Written exercise
Using the data below, output the first line and every line after it up to and including the line containing "the under side.", exactly as written and with nothing added.

Stored data
****************

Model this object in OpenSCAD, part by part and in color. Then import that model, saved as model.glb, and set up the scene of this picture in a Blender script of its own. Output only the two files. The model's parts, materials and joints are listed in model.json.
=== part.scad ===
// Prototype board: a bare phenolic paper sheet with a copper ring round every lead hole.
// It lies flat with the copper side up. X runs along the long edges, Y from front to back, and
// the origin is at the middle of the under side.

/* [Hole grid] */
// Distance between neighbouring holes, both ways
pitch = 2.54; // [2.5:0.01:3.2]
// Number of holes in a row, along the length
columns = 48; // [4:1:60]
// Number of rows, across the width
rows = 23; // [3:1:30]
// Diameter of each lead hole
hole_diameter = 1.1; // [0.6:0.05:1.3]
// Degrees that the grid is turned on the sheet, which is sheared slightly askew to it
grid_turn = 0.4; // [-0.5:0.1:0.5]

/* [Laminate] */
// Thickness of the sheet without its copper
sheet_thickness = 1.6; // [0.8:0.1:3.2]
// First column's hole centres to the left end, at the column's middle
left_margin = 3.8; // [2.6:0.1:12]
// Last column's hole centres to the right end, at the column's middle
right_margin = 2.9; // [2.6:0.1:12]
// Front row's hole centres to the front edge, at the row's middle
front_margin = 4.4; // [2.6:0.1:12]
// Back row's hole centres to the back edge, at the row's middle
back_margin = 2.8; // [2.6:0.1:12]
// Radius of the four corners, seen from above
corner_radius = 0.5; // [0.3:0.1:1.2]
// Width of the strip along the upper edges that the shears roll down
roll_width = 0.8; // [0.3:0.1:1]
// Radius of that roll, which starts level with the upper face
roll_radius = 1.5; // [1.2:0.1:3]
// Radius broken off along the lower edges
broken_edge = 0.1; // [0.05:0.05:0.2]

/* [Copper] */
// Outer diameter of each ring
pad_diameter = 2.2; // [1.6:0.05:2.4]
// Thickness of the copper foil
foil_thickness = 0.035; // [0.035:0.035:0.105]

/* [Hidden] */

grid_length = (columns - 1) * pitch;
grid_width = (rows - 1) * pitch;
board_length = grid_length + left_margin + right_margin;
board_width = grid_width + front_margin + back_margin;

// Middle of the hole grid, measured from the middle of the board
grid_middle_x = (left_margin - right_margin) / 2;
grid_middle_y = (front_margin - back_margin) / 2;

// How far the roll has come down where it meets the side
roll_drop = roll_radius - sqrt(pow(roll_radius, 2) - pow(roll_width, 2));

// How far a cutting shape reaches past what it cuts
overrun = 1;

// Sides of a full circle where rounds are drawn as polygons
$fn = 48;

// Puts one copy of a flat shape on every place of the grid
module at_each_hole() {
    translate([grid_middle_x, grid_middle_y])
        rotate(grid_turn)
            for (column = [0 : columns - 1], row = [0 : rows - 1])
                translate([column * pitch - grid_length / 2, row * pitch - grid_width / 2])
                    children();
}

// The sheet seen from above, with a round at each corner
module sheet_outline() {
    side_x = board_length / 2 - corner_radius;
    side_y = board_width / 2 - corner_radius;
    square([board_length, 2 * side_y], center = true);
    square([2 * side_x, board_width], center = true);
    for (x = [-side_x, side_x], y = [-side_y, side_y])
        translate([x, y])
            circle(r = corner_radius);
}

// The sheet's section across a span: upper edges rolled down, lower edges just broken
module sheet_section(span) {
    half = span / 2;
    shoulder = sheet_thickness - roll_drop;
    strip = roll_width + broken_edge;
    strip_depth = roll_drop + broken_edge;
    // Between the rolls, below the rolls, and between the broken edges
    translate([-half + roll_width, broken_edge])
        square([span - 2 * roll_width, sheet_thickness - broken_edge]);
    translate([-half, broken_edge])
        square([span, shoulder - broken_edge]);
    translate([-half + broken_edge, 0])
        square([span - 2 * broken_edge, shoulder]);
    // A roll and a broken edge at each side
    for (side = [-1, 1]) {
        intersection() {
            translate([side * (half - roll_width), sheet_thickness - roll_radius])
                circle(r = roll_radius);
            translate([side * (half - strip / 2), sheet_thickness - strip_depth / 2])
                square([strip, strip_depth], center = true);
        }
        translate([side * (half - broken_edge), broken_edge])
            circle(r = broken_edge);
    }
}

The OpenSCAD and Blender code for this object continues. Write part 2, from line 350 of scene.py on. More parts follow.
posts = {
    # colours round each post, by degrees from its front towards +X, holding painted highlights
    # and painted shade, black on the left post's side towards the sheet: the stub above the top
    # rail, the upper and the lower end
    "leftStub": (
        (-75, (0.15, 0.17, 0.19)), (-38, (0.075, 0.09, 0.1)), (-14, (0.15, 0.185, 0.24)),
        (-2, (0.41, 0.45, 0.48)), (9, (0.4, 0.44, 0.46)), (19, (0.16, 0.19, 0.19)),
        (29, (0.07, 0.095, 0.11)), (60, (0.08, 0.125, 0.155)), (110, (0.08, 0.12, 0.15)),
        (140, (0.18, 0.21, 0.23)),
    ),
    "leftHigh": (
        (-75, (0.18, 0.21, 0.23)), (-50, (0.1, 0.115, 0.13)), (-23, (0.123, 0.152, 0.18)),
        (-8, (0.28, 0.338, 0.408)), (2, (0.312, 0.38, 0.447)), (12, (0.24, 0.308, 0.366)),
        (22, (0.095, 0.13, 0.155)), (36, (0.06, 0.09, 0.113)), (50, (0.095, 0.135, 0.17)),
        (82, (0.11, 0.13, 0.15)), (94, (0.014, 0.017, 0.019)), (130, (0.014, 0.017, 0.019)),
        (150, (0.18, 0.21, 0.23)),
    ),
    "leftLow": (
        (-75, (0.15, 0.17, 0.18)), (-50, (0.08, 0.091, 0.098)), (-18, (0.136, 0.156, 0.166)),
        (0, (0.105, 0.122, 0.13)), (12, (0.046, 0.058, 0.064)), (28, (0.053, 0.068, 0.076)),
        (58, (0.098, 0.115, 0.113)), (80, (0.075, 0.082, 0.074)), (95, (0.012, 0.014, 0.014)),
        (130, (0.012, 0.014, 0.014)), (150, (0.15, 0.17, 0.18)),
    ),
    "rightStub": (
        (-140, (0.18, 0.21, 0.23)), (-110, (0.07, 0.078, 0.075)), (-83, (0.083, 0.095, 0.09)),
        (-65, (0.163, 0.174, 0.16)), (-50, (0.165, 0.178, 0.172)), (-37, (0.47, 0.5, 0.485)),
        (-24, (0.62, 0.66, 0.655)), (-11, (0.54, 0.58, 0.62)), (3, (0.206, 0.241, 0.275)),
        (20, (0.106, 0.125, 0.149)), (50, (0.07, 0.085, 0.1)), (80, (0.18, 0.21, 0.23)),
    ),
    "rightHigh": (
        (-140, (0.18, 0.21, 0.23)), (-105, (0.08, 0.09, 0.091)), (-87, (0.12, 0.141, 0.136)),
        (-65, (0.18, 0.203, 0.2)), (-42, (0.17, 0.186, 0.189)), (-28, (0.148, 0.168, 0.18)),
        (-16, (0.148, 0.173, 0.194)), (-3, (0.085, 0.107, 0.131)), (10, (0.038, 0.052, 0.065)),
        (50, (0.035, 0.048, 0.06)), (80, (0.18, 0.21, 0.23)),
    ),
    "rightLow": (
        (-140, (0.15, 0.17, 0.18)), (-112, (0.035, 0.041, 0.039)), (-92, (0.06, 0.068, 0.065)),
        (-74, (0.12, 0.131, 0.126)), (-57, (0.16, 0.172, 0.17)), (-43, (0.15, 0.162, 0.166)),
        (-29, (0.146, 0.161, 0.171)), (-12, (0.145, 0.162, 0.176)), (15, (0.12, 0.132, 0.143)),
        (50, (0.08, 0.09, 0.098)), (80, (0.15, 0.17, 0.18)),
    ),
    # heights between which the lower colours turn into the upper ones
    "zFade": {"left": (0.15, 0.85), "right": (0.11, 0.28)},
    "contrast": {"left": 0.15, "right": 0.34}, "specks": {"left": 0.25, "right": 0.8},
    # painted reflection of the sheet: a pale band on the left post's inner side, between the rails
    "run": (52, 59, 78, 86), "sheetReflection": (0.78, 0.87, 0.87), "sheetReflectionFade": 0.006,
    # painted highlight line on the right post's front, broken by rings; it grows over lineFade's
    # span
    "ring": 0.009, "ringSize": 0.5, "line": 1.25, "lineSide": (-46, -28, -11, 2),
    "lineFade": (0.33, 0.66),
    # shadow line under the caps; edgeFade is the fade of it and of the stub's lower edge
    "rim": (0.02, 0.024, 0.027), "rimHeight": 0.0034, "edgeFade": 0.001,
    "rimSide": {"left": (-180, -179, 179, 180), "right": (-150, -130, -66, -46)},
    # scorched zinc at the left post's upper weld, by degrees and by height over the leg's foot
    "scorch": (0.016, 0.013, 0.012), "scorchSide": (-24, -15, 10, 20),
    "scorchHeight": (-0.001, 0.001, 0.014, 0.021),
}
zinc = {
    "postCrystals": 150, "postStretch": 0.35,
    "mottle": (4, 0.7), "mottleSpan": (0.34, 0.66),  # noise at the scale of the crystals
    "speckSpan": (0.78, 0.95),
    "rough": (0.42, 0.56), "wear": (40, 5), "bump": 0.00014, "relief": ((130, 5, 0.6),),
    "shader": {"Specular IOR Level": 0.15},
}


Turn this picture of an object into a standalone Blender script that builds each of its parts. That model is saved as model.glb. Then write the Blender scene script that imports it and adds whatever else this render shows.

****************

Final result
Model this object in OpenSCAD, part by part and in color. Then import that model, saved as model.glb, and set up the scene of this picture in a Blender script of its own. Output only the two files. The model's parts, materials and joints are listed in model.json.
=== part.scad ===
// Prototype board: a bare phenolic paper sheet with a copper ring round every lead hole.
// It lies flat with the copper side up. X runs along the long edges, Y from front to back, and
// the origin is at the middle of the under side.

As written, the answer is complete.